Work to be completed: From the listing below, pull each line that includes "frame".

***

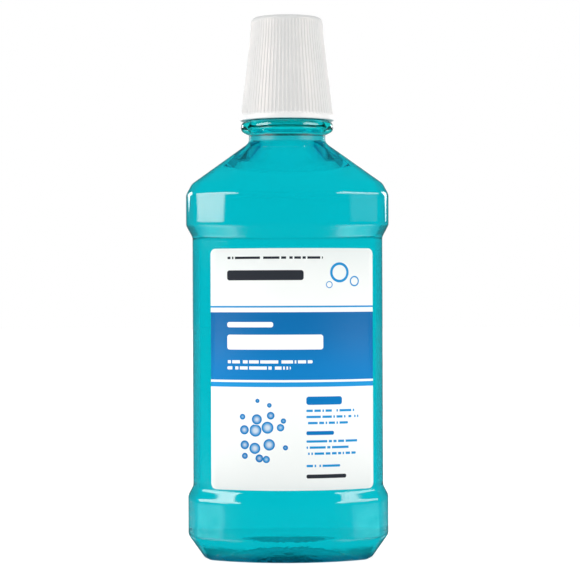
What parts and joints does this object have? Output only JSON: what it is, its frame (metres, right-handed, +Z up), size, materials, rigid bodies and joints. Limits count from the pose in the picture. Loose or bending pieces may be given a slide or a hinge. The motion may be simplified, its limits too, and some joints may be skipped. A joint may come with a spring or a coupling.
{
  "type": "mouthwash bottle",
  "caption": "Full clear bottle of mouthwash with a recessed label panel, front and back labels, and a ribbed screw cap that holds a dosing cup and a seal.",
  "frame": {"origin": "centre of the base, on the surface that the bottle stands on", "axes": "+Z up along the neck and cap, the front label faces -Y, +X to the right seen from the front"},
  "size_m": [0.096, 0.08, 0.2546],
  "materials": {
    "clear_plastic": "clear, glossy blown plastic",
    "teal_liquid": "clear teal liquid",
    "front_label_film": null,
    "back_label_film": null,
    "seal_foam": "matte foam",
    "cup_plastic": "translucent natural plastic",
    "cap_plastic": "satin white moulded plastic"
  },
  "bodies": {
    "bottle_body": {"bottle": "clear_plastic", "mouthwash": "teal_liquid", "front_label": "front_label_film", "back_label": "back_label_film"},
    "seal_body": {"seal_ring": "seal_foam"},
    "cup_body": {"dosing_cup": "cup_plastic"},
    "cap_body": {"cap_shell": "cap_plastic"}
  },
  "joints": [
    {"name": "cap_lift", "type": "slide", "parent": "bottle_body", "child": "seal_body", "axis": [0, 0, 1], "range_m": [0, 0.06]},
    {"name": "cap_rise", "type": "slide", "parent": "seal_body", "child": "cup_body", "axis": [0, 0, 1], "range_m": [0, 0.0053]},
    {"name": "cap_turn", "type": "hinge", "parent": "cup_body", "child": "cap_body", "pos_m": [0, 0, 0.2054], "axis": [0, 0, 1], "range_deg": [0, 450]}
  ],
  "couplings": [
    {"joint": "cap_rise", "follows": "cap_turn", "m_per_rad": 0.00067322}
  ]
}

***

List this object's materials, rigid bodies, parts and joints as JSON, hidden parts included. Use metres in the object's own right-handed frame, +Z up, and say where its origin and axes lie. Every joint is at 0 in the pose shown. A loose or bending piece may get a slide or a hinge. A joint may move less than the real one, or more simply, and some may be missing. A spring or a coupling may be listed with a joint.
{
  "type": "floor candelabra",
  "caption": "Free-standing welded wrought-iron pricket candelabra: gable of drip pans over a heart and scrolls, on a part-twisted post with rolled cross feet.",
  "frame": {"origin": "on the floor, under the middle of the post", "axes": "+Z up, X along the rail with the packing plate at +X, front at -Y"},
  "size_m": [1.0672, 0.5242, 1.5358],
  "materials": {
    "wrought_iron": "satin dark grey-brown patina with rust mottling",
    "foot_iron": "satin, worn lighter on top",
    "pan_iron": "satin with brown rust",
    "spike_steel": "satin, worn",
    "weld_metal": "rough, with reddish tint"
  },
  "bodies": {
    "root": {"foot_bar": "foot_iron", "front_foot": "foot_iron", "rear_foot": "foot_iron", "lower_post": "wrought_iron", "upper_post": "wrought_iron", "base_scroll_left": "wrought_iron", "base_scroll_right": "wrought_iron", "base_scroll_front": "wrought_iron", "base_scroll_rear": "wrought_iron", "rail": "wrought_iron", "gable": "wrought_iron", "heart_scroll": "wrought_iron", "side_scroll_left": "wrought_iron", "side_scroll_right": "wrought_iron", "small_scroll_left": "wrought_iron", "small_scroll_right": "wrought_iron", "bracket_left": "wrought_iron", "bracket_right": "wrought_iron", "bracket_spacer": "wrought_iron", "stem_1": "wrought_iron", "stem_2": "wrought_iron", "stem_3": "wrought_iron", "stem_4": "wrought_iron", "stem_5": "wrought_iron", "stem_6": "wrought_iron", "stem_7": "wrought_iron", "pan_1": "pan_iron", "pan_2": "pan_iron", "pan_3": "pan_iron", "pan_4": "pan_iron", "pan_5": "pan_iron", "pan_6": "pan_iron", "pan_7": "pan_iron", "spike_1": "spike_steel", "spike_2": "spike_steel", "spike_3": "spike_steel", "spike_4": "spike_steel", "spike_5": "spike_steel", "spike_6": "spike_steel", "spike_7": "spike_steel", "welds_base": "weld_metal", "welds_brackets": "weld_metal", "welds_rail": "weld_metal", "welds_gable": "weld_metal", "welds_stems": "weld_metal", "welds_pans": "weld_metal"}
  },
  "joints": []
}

***

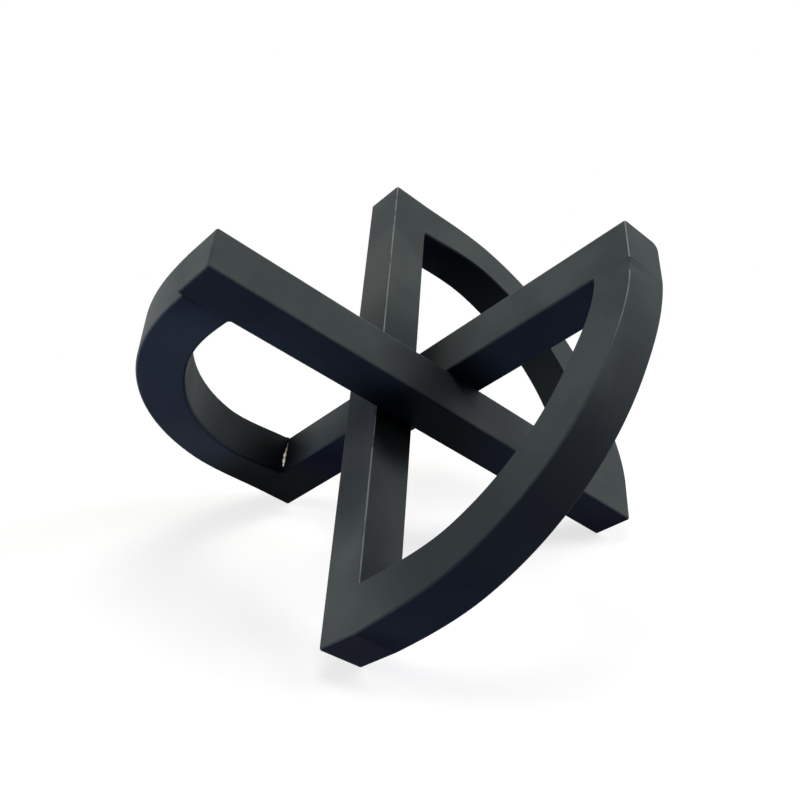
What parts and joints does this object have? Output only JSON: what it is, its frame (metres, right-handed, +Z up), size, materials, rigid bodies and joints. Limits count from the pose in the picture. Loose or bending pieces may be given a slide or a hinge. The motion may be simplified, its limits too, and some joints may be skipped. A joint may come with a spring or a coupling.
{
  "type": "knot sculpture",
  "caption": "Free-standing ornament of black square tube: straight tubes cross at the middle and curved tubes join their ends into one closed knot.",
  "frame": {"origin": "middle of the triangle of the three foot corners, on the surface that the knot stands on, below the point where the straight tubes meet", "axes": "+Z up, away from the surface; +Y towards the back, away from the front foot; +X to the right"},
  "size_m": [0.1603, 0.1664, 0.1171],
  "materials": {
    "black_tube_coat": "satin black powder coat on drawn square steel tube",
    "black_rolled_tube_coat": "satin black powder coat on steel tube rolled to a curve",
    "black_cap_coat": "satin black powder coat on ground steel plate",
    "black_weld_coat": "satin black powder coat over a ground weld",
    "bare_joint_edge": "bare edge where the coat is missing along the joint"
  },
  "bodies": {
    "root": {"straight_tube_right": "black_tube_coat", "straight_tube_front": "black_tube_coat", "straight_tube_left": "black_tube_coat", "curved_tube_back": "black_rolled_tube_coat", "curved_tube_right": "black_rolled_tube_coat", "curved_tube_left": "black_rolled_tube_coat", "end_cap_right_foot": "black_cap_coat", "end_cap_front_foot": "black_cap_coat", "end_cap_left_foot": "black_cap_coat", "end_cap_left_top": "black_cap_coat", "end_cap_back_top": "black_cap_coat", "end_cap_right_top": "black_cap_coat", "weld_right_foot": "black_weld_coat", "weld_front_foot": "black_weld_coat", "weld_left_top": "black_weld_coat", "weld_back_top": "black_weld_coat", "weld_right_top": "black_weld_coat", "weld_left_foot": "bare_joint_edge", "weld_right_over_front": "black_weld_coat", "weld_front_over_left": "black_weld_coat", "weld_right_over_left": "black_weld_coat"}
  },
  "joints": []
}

***

Reply:
What parts and joints does this object have? Output only JSON: what it is, its frame (metres, right-handed, +Z up), size, materials, rigid bodies and joints. Limits count from the pose in the picture. Loose or bending pieces may be given a slide or a hinge. The motion may be simplified, its limits too, and some joints may be skipped. A joint may come with a spring or a coupling.
  "frame": {"origin": "centre of the base, on the surface that the bottle stands on", "axes": "+Z up along the neck and cap, the front label faces -Y, +X to the right seen from the front"},
List this object's materials, rigid bodies, parts and joints as JSON, hidden parts included. Use metres in the object's own right-handed frame, +Z up, and say where its origin and axes lie. Every joint is at 0 in the pose shown. A loose or bending piece may get a slide or a hinge. A joint may move less than the real one, or more simply, and some may be missing. A spring or a coupling may be listed with a joint.
  "frame": {"origin": "on the floor, under the middle of the post", "axes": "+Z up, X along the rail with the packing plate at +X, front at -Y"},
What parts and joints does this object have? Output only JSON: what it is, its frame (metres, right-handed, +Z up), size, materials, rigid bodies and joints. Limits count from the pose in the picture. Loose or bending pieces may be given a slide or a hinge. The motion may be simplified, its limits too, and some joints may be skipped. A joint may come with a spring or a coupling.
  "frame": {"origin": "middle of the triangle of the three foot corners, on the surface that the knot stands on, below the point where the straight tubes meet", "axes": "+Z up, away from the surface; +Y towards the back, away from the front foot; +X to the right"},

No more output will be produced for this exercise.